WHAT NEEDS TO BE DONE | Your task is to print all of the data word for word.
-------- PROVIDED MATERIAL --------
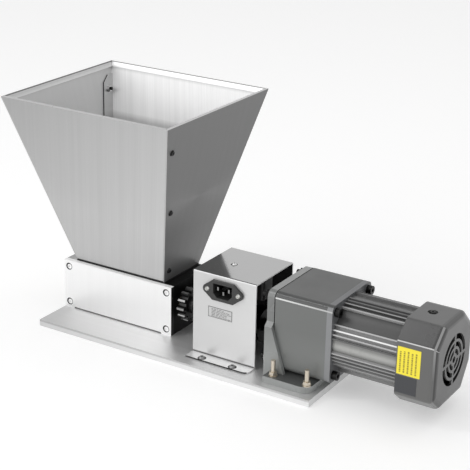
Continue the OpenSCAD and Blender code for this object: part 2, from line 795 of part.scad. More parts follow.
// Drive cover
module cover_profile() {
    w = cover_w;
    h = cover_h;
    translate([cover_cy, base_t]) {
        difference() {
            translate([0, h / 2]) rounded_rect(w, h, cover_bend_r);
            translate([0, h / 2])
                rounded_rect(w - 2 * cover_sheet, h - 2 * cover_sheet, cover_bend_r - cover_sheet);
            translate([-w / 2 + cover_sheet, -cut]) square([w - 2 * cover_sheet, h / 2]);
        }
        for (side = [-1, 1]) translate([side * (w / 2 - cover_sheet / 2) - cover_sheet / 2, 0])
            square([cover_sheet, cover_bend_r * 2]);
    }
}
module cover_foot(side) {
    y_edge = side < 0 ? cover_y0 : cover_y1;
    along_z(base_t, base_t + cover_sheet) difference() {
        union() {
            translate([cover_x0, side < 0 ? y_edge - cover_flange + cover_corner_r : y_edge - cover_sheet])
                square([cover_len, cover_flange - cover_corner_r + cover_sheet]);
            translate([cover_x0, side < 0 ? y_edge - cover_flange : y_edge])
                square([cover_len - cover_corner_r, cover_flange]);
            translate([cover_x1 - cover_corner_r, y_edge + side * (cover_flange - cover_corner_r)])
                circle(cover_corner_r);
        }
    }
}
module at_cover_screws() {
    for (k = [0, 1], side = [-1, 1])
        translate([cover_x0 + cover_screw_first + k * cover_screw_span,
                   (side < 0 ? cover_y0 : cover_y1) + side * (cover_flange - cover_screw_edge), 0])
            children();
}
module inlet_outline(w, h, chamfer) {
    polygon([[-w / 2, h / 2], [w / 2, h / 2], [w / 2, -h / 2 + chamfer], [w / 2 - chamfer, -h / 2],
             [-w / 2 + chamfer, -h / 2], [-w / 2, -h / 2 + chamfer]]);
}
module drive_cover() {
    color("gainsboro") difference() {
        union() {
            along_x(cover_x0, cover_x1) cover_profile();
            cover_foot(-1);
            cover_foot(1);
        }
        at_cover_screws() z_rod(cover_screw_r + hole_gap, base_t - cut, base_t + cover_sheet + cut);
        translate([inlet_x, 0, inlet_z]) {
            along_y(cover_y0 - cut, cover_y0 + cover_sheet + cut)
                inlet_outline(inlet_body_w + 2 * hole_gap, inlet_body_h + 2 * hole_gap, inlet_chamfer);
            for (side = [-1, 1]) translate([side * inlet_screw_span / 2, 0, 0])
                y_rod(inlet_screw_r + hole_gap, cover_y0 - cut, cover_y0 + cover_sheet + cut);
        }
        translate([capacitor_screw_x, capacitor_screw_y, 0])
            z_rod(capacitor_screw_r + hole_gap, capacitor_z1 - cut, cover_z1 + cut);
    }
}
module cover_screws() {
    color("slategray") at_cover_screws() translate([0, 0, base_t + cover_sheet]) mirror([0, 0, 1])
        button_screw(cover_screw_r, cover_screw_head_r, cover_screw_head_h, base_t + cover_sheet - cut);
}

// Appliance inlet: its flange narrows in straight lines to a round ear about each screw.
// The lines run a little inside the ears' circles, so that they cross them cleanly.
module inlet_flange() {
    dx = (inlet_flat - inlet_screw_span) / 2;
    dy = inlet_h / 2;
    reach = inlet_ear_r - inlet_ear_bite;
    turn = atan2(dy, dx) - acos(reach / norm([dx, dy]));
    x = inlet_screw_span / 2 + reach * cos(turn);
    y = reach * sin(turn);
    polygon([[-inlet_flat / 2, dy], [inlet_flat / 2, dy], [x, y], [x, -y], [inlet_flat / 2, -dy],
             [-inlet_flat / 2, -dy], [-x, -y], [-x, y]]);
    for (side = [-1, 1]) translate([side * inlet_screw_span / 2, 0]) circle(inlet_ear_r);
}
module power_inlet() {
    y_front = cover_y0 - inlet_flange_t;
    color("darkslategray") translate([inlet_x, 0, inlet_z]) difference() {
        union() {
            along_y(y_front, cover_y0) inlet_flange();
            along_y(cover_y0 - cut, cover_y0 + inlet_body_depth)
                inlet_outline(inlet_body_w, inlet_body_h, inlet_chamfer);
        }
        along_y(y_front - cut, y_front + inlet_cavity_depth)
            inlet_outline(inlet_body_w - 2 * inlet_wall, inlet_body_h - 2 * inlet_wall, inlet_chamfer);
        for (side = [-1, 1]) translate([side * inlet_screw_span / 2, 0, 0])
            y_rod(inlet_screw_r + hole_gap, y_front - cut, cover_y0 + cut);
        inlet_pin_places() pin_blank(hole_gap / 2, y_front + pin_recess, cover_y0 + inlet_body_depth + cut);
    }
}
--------
RESULT BELOW |
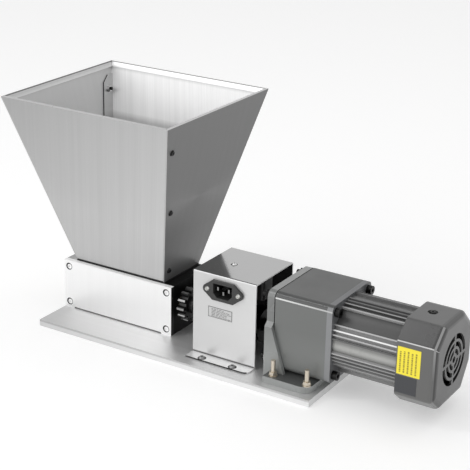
Continue the OpenSCAD and Blender code for this object: part 2, from line 795 of part.scad. More parts follow.
// Drive cover
module cover_profile() {
    w = cover_w;
    h = cover_h;
    translate([cover_cy, base_t]) {
        difference() {
            translate([0, h / 2]) rounded_rect(w, h, cover_bend_r);
            translate([0, h / 2])
                rounded_rect(w - 2 * cover_sheet, h - 2 * cover_sheet, cover_bend_r - cover_sheet);
            translate([-w / 2 + cover_sheet, -cut]) square([w - 2 * cover_sheet, h / 2]);
        }
        for (side = [-1, 1]) translate([side * (w / 2 - cover_sheet / 2) - cover_sheet / 2, 0])
            square([cover_sheet, cover_bend_r * 2]);
    }
}
module cover_foot(side) {
    y_edge = side < 0 ? cover_y0 : cover_y1;
    along_z(base_t, base_t + cover_sheet) difference() {
        union() {
            translate([cover_x0, side < 0 ? y_edge - cover_flange + cover_corner_r : y_edge - cover_sheet])
                square([cover_len, cover_flange - cover_corner_r + cover_sheet]);
            translate([cover_x0, side < 0 ? y_edge - cover_flange : y_edge])
                square([cover_len - cover_corner_r, cover_flange]);
            translate([cover_x1 - cover_corner_r, y_edge + side * (cover_flange - cover_corner_r)])
                circle(cover_corner_r);
        }
    }
}
module at_cover_screws() {
    for (k = [0, 1], side = [-1, 1])
        translate([cover_x0 + cover_screw_first + k * cover_screw_span,
                   (side < 0 ? cover_y0 : cover_y1) + side * (cover_flange - cover_screw_edge), 0])
            children();
}
module inlet_outline(w, h, chamfer) {
    polygon([[-w / 2, h / 2], [w / 2, h / 2], [w / 2, -h / 2 + chamfer], [w / 2 - chamfer, -h / 2],
             [-w / 2 + chamfer, -h / 2], [-w / 2, -h / 2 + chamfer]]);
}
module drive_cover() {
    color("gainsboro") difference() {
        union() {
            along_x(cover_x0, cover_x1) cover_profile();
            cover_foot(-1);
            cover_foot(1);
        }
        at_cover_screws() z_rod(cover_screw_r + hole_gap, base_t - cut, base_t + cover_sheet + cut);
        translate([inlet_x, 0, inlet_z]) {
            along_y(cover_y0 - cut, cover_y0 + cover_sheet + cut)
                inlet_outline(inlet_body_w + 2 * hole_gap, inlet_body_h + 2 * hole_gap, inlet_chamfer);
            for (side = [-1, 1]) translate([side * inlet_screw_span / 2, 0, 0])
                y_rod(inlet_screw_r + hole_gap, cover_y0 - cut, cover_y0 + cover_sheet + cut);
        }
        translate([capacitor_screw_x, capacitor_screw_y, 0])
            z_rod(capacitor_screw_r + hole_gap, capacitor_z1 - cut, cover_z1 + cut);
    }
}
module cover_screws() {
    color("slategray") at_cover_screws() translate([0, 0, base_t + cover_sheet]) mirror([0, 0, 1])
        button_screw(cover_screw_r, cover_screw_head_r, cover_screw_head_h, base_t + cover_sheet - cut);
}

// Appliance inlet: its flange narrows in straight lines to a round ear about each screw.
// The lines run a little inside the ears' circles, so that they cross them cleanly.
module inlet_flange() {
    dx = (inlet_flat - inlet_screw_span) / 2;
    dy = inlet_h / 2;
    reach = inlet_ear_r - inlet_ear_bite;
    turn = atan2(dy, dx) - acos(reach / norm([dx, dy]));
    x = inlet_screw_span / 2 + reach * cos(turn);
    y = reach * sin(turn);
    polygon([[-inlet_flat / 2, dy], [inlet_flat / 2, dy], [x, y], [x, -y], [inlet_flat / 2, -dy],
             [-inlet_flat / 2, -dy], [-x, -y], [-x, y]]);
    for (side = [-1, 1]) translate([side * inlet_screw_span / 2, 0]) circle(inlet_ear_r);
}
module power_inlet() {
    y_front = cover_y0 - inlet_flange_t;
    color("darkslategray") translate([inlet_x, 0, inlet_z]) difference() {
        union() {
            along_y(y_front, cover_y0) inlet_flange();
            along_y(cover_y0 - cut, cover_y0 + inlet_body_depth)
                inlet_outline(inlet_body_w, inlet_body_h, inlet_chamfer);
        }
        along_y(y_front - cut, y_front + inlet_cavity_depth)
            inlet_outline(inlet_body_w - 2 * inlet_wall, inlet_body_h - 2 * inlet_wall, inlet_chamfer);
        for (side = [-1, 1]) translate([side * inlet_screw_span / 2, 0, 0])
            y_rod(inlet_screw_r + hole_gap, y_front - cut, cover_y0 + cut);
        inlet_pin_places() pin_blank(hole_gap / 2, y_front + pin_recess, cover_y0 + inlet_body_depth + cut);
    }
}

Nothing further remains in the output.